DATASET EXTRACT ▸
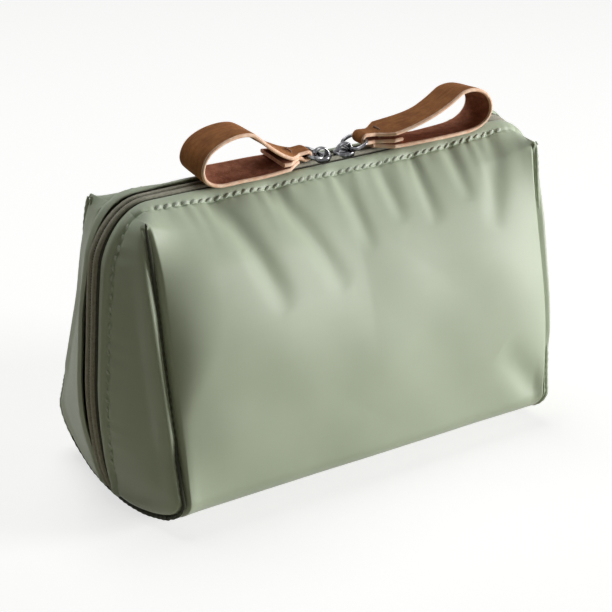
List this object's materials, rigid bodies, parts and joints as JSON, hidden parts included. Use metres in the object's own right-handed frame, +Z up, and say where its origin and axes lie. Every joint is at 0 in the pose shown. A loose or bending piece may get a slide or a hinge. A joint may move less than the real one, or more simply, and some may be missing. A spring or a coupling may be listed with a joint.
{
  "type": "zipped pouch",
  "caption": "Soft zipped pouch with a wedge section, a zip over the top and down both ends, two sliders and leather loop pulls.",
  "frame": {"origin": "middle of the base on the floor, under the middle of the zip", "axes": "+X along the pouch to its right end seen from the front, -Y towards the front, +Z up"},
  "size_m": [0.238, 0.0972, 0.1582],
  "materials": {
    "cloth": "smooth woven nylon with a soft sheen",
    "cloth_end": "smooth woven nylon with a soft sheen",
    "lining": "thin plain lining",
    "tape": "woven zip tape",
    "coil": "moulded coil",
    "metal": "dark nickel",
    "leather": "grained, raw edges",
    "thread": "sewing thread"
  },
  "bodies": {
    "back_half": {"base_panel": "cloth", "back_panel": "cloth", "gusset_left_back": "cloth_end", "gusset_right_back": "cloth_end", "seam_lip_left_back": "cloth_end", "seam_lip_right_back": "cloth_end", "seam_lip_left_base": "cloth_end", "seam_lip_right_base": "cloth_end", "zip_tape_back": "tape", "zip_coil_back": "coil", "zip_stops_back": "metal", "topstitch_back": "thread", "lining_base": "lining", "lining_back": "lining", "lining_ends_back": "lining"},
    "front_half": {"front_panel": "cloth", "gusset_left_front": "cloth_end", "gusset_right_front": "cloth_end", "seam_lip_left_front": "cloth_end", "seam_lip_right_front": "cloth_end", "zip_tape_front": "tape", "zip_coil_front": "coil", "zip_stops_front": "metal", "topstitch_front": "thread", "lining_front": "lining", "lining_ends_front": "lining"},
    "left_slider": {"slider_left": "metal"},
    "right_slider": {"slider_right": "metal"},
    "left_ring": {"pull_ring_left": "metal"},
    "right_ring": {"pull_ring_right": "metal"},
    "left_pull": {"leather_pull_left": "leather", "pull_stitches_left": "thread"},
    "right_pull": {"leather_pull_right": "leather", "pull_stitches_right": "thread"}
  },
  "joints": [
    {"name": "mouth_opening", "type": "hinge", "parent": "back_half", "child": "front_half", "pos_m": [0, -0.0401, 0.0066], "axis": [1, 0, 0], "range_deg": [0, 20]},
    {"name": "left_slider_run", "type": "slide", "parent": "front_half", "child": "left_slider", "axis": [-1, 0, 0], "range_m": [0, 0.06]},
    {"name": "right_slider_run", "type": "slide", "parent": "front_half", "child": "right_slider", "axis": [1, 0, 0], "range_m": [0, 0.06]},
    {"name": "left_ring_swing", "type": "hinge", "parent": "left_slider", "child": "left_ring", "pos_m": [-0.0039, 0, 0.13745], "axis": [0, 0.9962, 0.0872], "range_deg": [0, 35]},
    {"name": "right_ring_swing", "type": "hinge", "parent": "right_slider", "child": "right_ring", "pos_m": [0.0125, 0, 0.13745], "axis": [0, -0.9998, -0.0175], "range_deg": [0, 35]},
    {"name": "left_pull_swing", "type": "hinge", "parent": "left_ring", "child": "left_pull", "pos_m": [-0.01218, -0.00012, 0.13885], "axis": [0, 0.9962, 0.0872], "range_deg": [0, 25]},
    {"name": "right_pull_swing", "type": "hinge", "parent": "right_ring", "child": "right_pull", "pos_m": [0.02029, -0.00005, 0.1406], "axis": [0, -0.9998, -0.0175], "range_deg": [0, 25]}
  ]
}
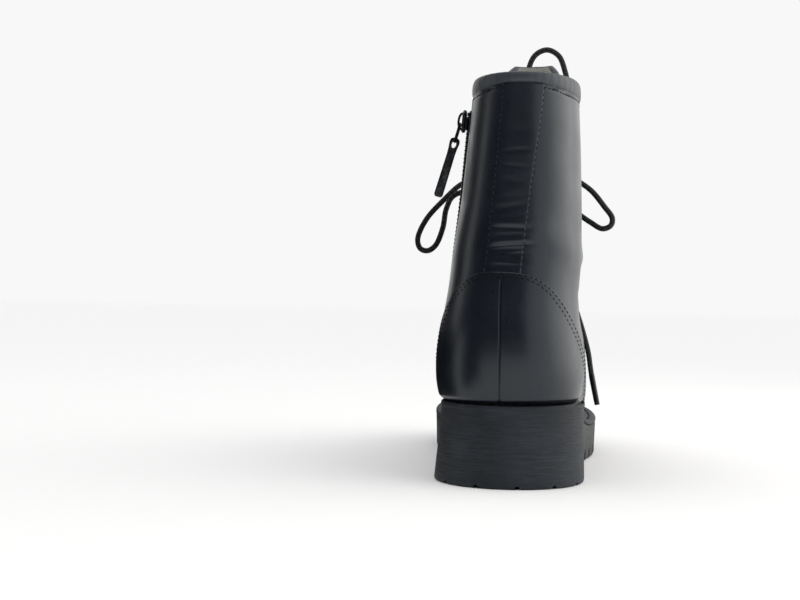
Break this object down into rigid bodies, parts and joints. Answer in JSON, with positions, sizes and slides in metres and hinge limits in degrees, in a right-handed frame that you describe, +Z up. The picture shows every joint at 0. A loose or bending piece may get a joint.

STATED PROBLEM ▸ Output the listing above exactly as it appears.

IN RESPONSE ▸
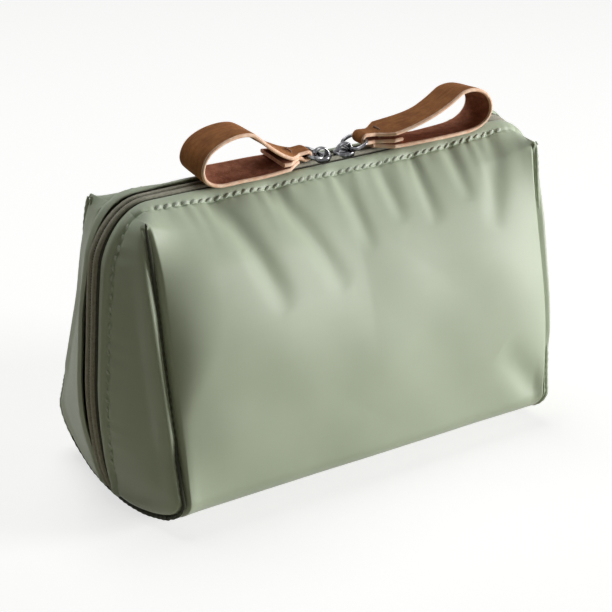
List this object's materials, rigid bodies, parts and joints as JSON, hidden parts included. Use metres in the object's own right-handed frame, +Z up, and say where its origin and axes lie. Every joint is at 0 in the pose shown. A loose or bending piece may get a slide or a hinge. A joint may move less than the real one, or more simply, and some may be missing. A spring or a coupling may be listed with a joint.
{
  "type": "zipped pouch",
  "caption": "Soft zipped pouch with a wedge section, a zip over the top and down both ends, two sliders and leather loop pulls.",
  "frame": {"origin": "middle of the base on the floor, under the middle of the zip", "axes": "+X along the pouch to its right end seen from the front, -Y towards the front, +Z up"},
  "size_m": [0.238, 0.0972, 0.1582],
  "materials": {
    "cloth": "smooth woven nylon with a soft sheen",
    "cloth_end": "smooth woven nylon with a soft sheen",
    "lining": "thin plain lining",
    "tape": "woven zip tape",
    "coil": "moulded coil",
    "metal": "dark nickel",
    "leather": "grained, raw edges",
    "thread": "sewing thread"
  },
  "bodies": {
    "back_half": {"base_panel": "cloth", "back_panel": "cloth", "gusset_left_back": "cloth_end", "gusset_right_back": "cloth_end", "seam_lip_left_back": "cloth_end", "seam_lip_right_back": "cloth_end", "seam_lip_left_base": "cloth_end", "seam_lip_right_base": "cloth_end", "zip_tape_back": "tape", "zip_coil_back": "coil", "zip_stops_back": "metal", "topstitch_back": "thread", "lining_base": "lining", "lining_back": "lining", "lining_ends_back": "lining"},
    "front_half": {"front_panel": "cloth", "gusset_left_front": "cloth_end", "gusset_right_front": "cloth_end", "seam_lip_left_front": "cloth_end", "seam_lip_right_front": "cloth_end", "zip_tape_front": "tape", "zip_coil_front": "coil", "zip_stops_front": "metal", "topstitch_front": "thread", "lining_front": "lining", "lining_ends_front": "lining"},
    "left_slider": {"slider_left": "metal"},
    "right_slider": {"slider_right": "metal"},
    "left_ring": {"pull_ring_left": "metal"},
    "right_ring": {"pull_ring_right": "metal"},
    "left_pull": {"leather_pull_left": "leather", "pull_stitches_left": "thread"},
    "right_pull": {"leather_pull_right": "leather", "pull_stitches_right": "thread"}
  },
  "joints": [
    {"name": "mouth_opening", "type": "hinge", "parent": "back_half", "child": "front_half", "pos_m": [0, -0.0401, 0.0066], "axis": [1, 0, 0], "range_deg": [0, 20]},
    {"name": "left_slider_run", "type": "slide", "parent": "front_half", "child": "left_slider", "axis": [-1, 0, 0], "range_m": [0, 0.06]},
    {"name": "right_slider_run", "type": "slide", "parent": "front_half", "child": "right_slider", "axis": [1, 0, 0], "range_m": [0, 0.06]},
    {"name": "left_ring_swing", "type": "hinge", "parent": "left_slider", "child": "left_ring", "pos_m": [-0.0039, 0, 0.13745], "axis": [0, 0.9962, 0.0872], "range_deg": [0, 35]},
    {"name": "right_ring_swing", "type": "hinge", "parent": "right_slider", "child": "right_ring", "pos_m": [0.0125, 0, 0.13745], "axis": [0, -0.9998, -0.0175], "range_deg": [0, 35]},
    {"name": "left_pull_swing", "type": "hinge", "parent": "left_ring", "child": "left_pull", "pos_m": [-0.01218, -0.00012, 0.13885], "axis": [0, 0.9962, 0.0872], "range_deg": [0, 25]},
    {"name": "right_pull_swing", "type": "hinge", "parent": "right_ring", "child": "right_pull", "pos_m": [0.02029, -0.00005, 0.1406], "axis": [0, -0.9998, -0.0175], "range_deg": [0, 25]}
  ]
}
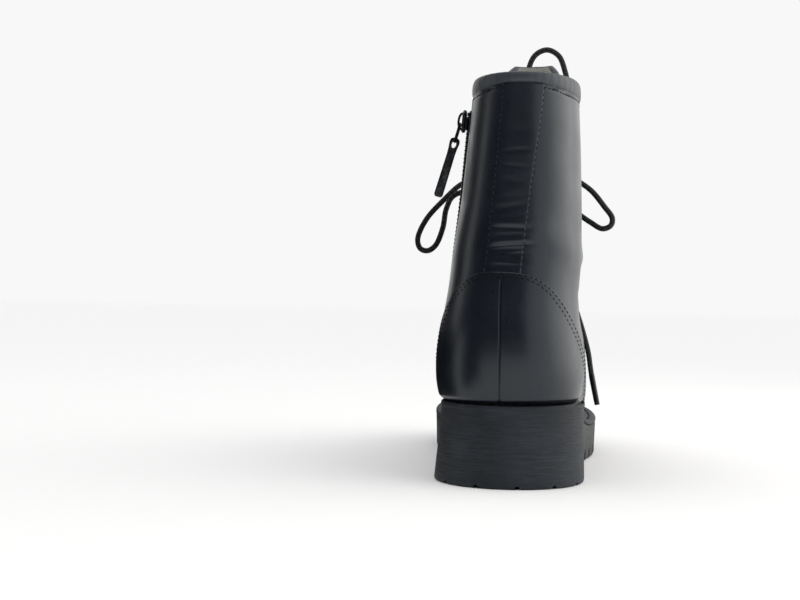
Break this object down into rigid bodies, parts and joints. Answer in JSON, with positions, sizes and slides in metres and hinge limits in degrees, in a right-handed frame that you describe, +Z up. The picture shows every joint at 0. A loose or bending piece may get a joint.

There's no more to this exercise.